My Lords, it is right that everybody should be able to choose the way they spend their day of rest, and there is no pressure for women to be looked at as a special case at this time. However, I am sure that, with the work that the noble Baroness has done on equality, she will bring anything to my attention that she feels we can do something about.

My Lords, does the Minister recognise that in a multifaith and in many cases no-faith, multicultural and multiracial society, Sunday does not have the same significance for all people? Can she also confirm that employees and workers will maintain their right under current employment law not to work on Sundays?

My Lords, does the Minister not think that there is a slight misrepresentation in it being put to her that the noble Baroness, Lady Thatcher, bowed to big pressure from big business? Those of us involved in the legislation at the time mostly remember very clearly the splendid campaign run by the noble Baroness, Lady Jay, on Sunday trading.

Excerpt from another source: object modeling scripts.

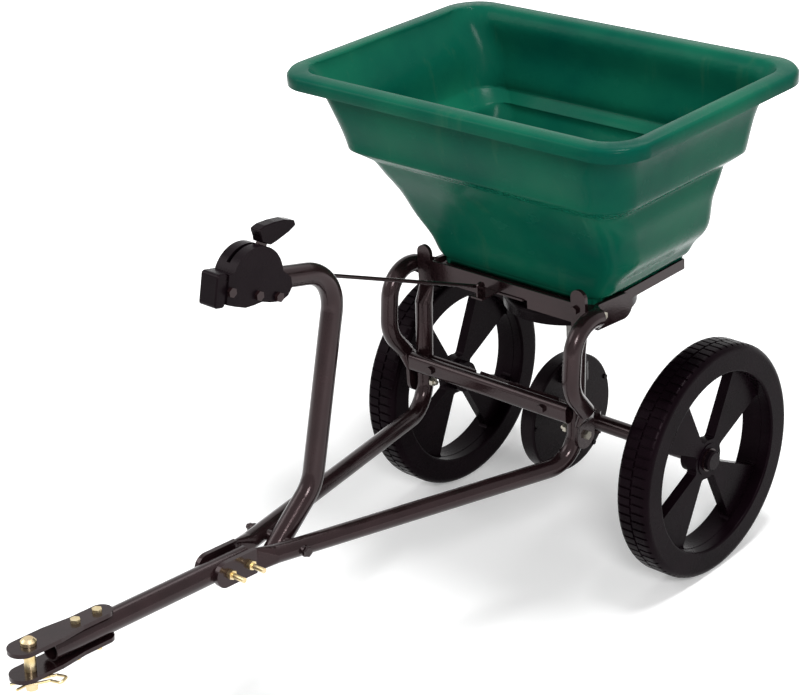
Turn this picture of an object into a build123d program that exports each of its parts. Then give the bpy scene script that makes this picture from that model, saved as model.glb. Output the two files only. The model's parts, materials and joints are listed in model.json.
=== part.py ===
from build123d import *
from math import cos, pi, radians, sin, tan
import os

# Tow-behind broadcast spreader. Millimetres, +Z up, ground at z = 0, forward is -Y.
# The origin is on the ground below the middle of the whole machine, and the axle lies at y = axle_y.

# wheels and axle
wheel_radius = 152.0
wheel_width = 46.0
wheel_track = 412.0
rim_inner_radius = 117.0
hub_radius = 21.0
hub_length = 28.0
spoke_thickness = 14.0
spoke_angle = 43.0
spoke_count = 4
spoke_half_angle = 19.0
shoulder_radius = 9.0
axle_radius = 7.95
sleeve_radius = 10.6
axle_overhang = 6.0
cap_radius = 13.0
cap_crown = 2.0

# tongue and hitch
hitch_distance = 888.0
hitch_height = 242.0
tongue_tilt = 4.4
tongue_radius = 12.7
tongue_front = 26.0
tongue_length = 276.0
strap_thickness = 4.8
ear_width = 33.0
ear_overhang = 24.0
strap_length = 132.0
strap_tail_width = 25.0
hitch_pin_radius = 6.35
pin_head_radius = 8.4
pin_tail = 17.0
clip_wire_radius = 1.6
clip_angle = 25.0
clip_leg = 22.5

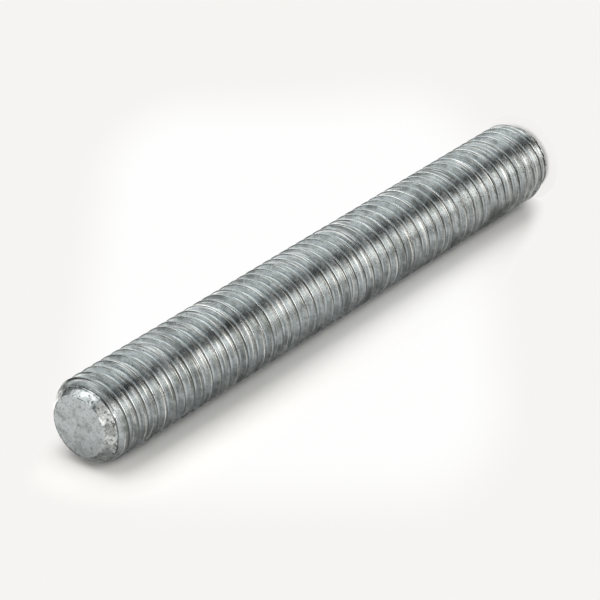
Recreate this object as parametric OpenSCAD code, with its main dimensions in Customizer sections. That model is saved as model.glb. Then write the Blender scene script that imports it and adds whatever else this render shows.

My Lords, will the Minister explain to your Lordships the role of the European Council in this matter? Do we really have to go cap-in-hand to Brussels to seek permission not to work on Sundays? If so, is that not the final nail in the always fraudulent concept of subsidiarity?

I think not. We know that the European Union does the broad legislation, which is then devolved to the individual countries to do as they wish to do. Britain certainly does as it wishes to do—within the European Union, of course.